**Dataset excerpt:**
_ _ _ _ _ _ _
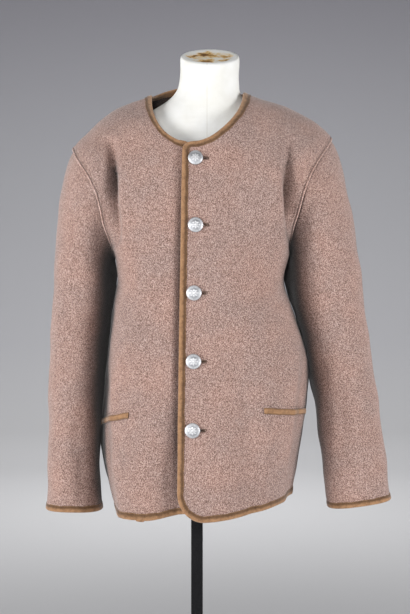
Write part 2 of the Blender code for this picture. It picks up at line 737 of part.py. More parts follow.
def buttonhole_cutter(number, place, facing):
    """A keyhole-shaped prism: a round eye at the shank and a slit away from the edge."""
    made = bmesh.new()
    bmesh.ops.create_cone(
        made, cap_ends=True, segments=EYE_SIDES, radius1=EYE_RADIUS, radius2=EYE_RADIUS, depth=CUTTER_DEPTH
    )
    mesh = bpy.data.meshes.new(f"eye_{number}")
    made.to_mesh(mesh)
    made.free()
    eye = add_object(f"eye_{number}", mesh, None, "cutters")
    bpy.ops.mesh.primitive_cube_add(size=1)
    slit = bpy.context.object
    slit.name = f"slit_{number}"
    for corner in slit.data.vertices:
        corner.co.x = (corner.co.x + 0.5) * SLIT_LENGTH
        corner.co.y *= SLIT_WIDTH
        corner.co.z *= CUTTER_DEPTH
    for old in list(slit.users_collection):
        old.objects.unlink(slit)
    bpy.data.collections["cutters"].objects.link(slit)
    for cutter in (eye, slit):
        cutter.location = place
        cutter.rotation_mode = "QUATERNION"
        cutter.rotation_quaternion = tilt_from_z(facing)
        cutter.hide_render = True
        cutter.display_type = "WIRE"
    return eye, slit


# ---- dress form and stand -----------------------------------------------------------------------------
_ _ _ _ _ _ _
Reproduce the data shown above exactly.

**Correct answer:**
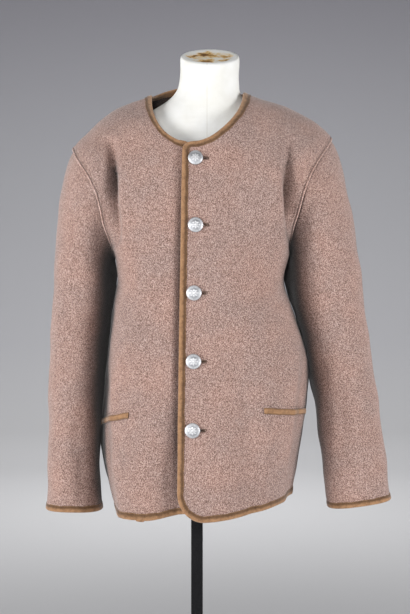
Write part 2 of the Blender code for this picture. It picks up at line 737 of part.py. More parts follow.
def buttonhole_cutter(number, place, facing):
    """A keyhole-shaped prism: a round eye at the shank and a slit away from the edge."""
    made = bmesh.new()
    bmesh.ops.create_cone(
        made, cap_ends=True, segments=EYE_SIDES, radius1=EYE_RADIUS, radius2=EYE_RADIUS, depth=CUTTER_DEPTH
    )
    mesh = bpy.data.meshes.new(f"eye_{number}")
    made.to_mesh(mesh)
    made.free()
    eye = add_object(f"eye_{number}", mesh, None, "cutters")
    bpy.ops.mesh.primitive_cube_add(size=1)
    slit = bpy.context.object
    slit.name = f"slit_{number}"
    for corner in slit.data.vertices:
        corner.co.x = (corner.co.x + 0.5) * SLIT_LENGTH
        corner.co.y *= SLIT_WIDTH
        corner.co.z *= CUTTER_DEPTH
    for old in list(slit.users_collection):
        old.objects.unlink(slit)
    bpy.data.collections["cutters"].objects.link(slit)
    for cutter in (eye, slit):
        cutter.location = place
        cutter.rotation_mode = "QUATERNION"
        cutter.rotation_quaternion = tilt_from_z(facing)
        cutter.hide_render = True
        cutter.display_type = "WIRE"
    return eye, slit


# ---- dress form and stand -----------------------------------------------------------------------------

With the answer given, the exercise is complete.